SNMP daemon version 5.0 and above from the NetSNMP project provides a way to access output of user supplied scripts via SNMP protocol. In other words: SNMP client on one machine can invoke a script on another machine just by sending a SNMP query. After the remote script finishes its standard/error output, return code and some other values are sent back to the client in a SNMP response.
(NOTE: See SNMP exec section below if you run older SNMP daemon than NetSNMP 5.0)

For example - consider you want to query an actual date and time of a server. Indeed, there are some standard OIDs in the System MIB, but you can as well run /bin/date every time and pass its output through SNMP back to the client. Here is how to do it:

  1. On the remote server configure date extension in /etc/snmp/snmpd.conf.
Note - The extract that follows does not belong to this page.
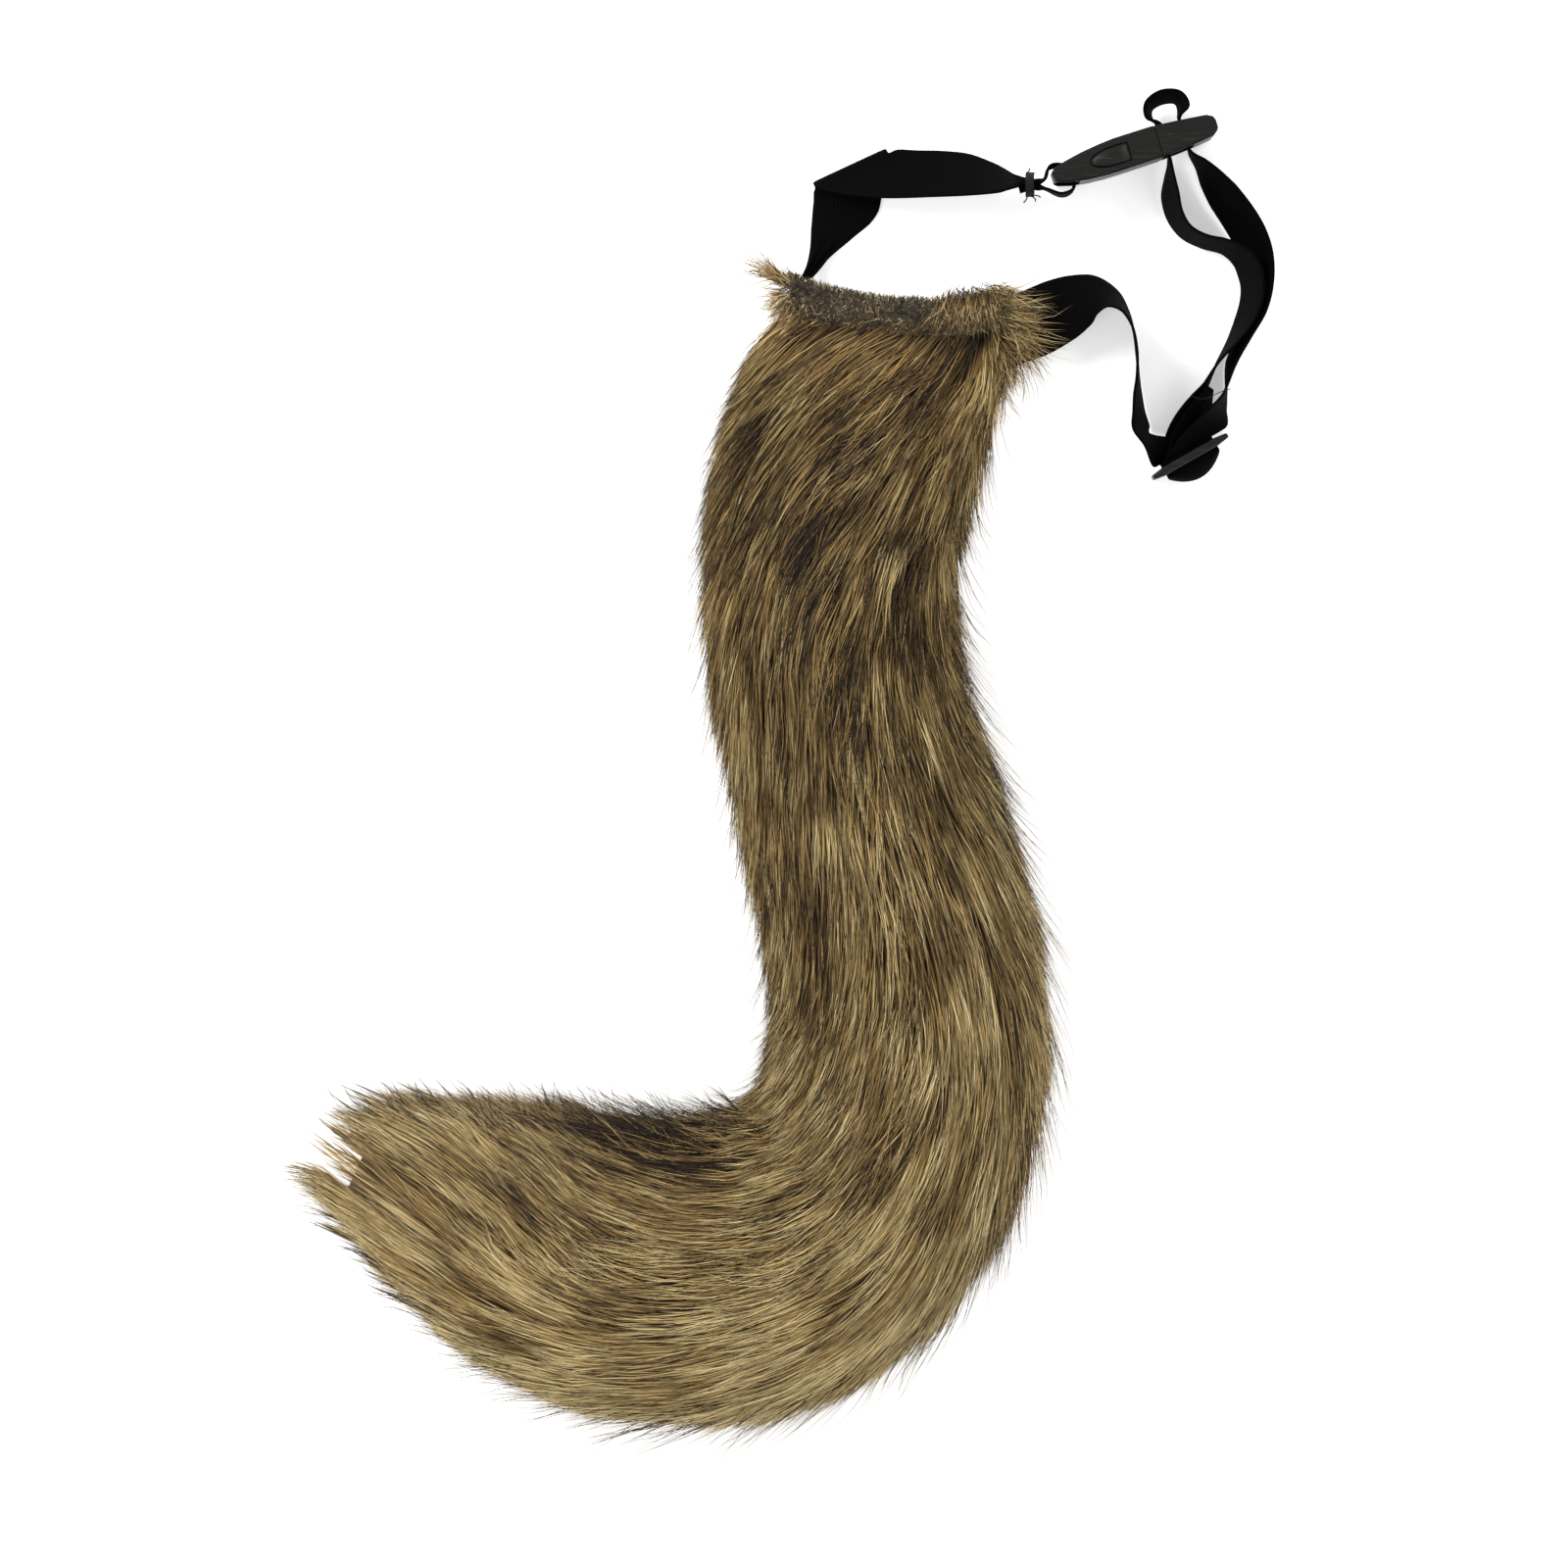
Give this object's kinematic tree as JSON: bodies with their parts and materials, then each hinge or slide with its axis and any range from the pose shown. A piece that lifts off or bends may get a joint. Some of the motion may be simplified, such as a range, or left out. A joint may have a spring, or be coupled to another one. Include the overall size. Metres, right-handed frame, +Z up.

Simply add this single line at the end of the config file and reload snmpd:
    extend datecheck /bin/date
    
  2. From any client that has allowed SNMP access to the server query the datecheck with:
    ~$ snmpwalk -v2c -c public remote.server NET-SNMP-EXTEND-MIB::nsExtendOutputFull
    NET-SNMP-EXTEND-MIB::nsExtendOutputFull."datecheck" = STRING: Wed Oct 18 00:01:44 NZDT 2006
    
    That's about it. Easy way to run programs and scripts remotely, isn't it?

For integration with Nagios save this script: check_snmp_extend.sh
to /usr/local/nagios/libexec.local and put the following lines into Nagios' config:

$USER10$=/usr/local/nagios/libexec.local

define command{
	command_name	check_snmp_extend
	command_line	$USER10$/check_snmp_extend.sh $HOSTADDRESS$ $ARG1$
	}

define service{
	## This is an example service configured as
	## extend servicename /path/to/service-check.sh
	## on remote.server in /etc/snmp/snmpd.conf
	use			generic-service
	host_name		remote.server
	service_description	SomeService status
	check_command		check_snmp_extend!servicename
}

Have you found this script useful? Please support author by PayPal donation.


 

SNMP exec

SNMP exec provides a similar functionality to extend, however exec is less flexible and slightly slower to work with. On the other hand it is supported in many older implementations of SNMP daemons including UCD-SNMP and NetSNMP 4.x which are still found on many servers.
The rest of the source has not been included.